Concurring-in-part-and-dissenting-in-part - Justice Brennan
Yes. A retrial should be barred if the evidence at the first trial was constitutionally insufficient. While Justice Brennan agreed with the majority that the claim was immediately appealable, he dissented on the merits. He argued that the majority's concept of 'continuing jeopardy' was an artificial formalism. In his view, a mistrial objectively ends the first proceeding. The core principle of the Double Jeopardy Clause, established in Burks, is that the prosecution gets only one fair opportunity to prove its case. If the prosecution fails to present sufficient evidence, it should not get a second chance simply because the jury was unable to agree, as this would put a defendant who was entitled to an acquittal in a worse position than one who received an erroneous acquittal.
Analysis:
This decision solidifies the 'continuing jeopardy' doctrine in the context of mistrials due to hung juries, drawing a bright line between this scenario and an appellate reversal for insufficient evidence.
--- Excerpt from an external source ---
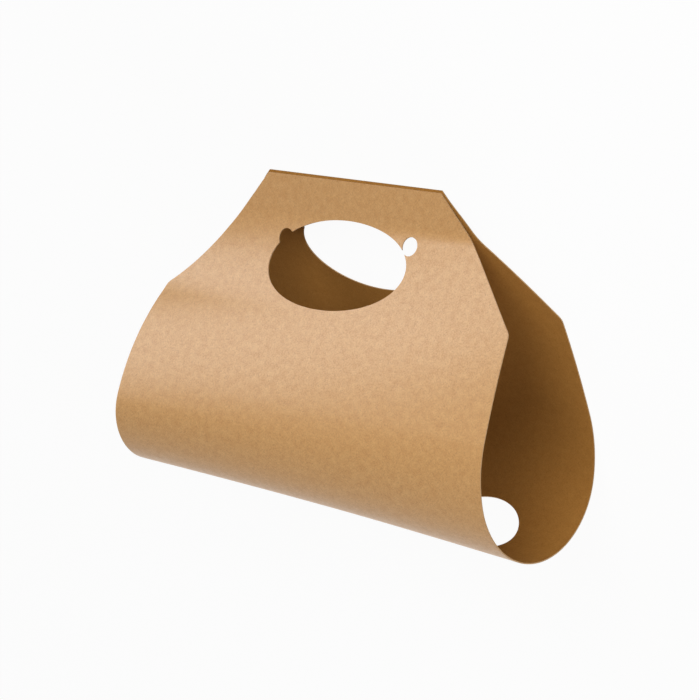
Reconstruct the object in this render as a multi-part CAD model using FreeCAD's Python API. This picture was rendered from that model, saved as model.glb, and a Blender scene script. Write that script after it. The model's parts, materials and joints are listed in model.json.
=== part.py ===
import FreeCAD, Part
import math
import os
from collections import namedtuple

# Cardboard cup carrier: one die-cut sheet of brown paperboard, bent round into a loop.
# Its two ends meet at the top as a two-ply handle with an oval hand hole through both plies,
# and its rounded floor has a cup hole near each open end.
# The sheet is described twice over: flat, by a place across it and a run along it, and bent,
# by the section that it takes at its left and at its right open end. Straight lines join the
# two sections, so every point of the flat sheet has its place on the bent one.
# The carrier can't stand on its rounded floor, so it is laid down on its back panel at the end.

# Flat sheet, in millimetres
BOARD = 0.6                 # thickness of the board
CARRIER_LENGTH = 228.0      # across the sheet, from open end to open end
SHEET_RUN = 407.0           # round the loop, from one top edge to the other
HANDLE_LENGTH = 113.0       # straight top edge of each ply
SHOULDER_RUN = 63.0         # from the top edge down the sheet to the shoulder corners
SHOULDER_ROUND = 5.0        # radius of the shoulder corners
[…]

The ruling clarifies that a defendant cannot use a claim of evidentiary insufficiency to bar a retrial after a hung jury; the defendant must endure the second trial and may only raise the sufficiency claim on appeal if convicted. This precedent strongly favors the public's interest in obtaining a final verdict over the defendant's interest in avoiding the ordeal of a second trial, reinforcing that a hung jury is not an acquittal and does not terminate jeopardy.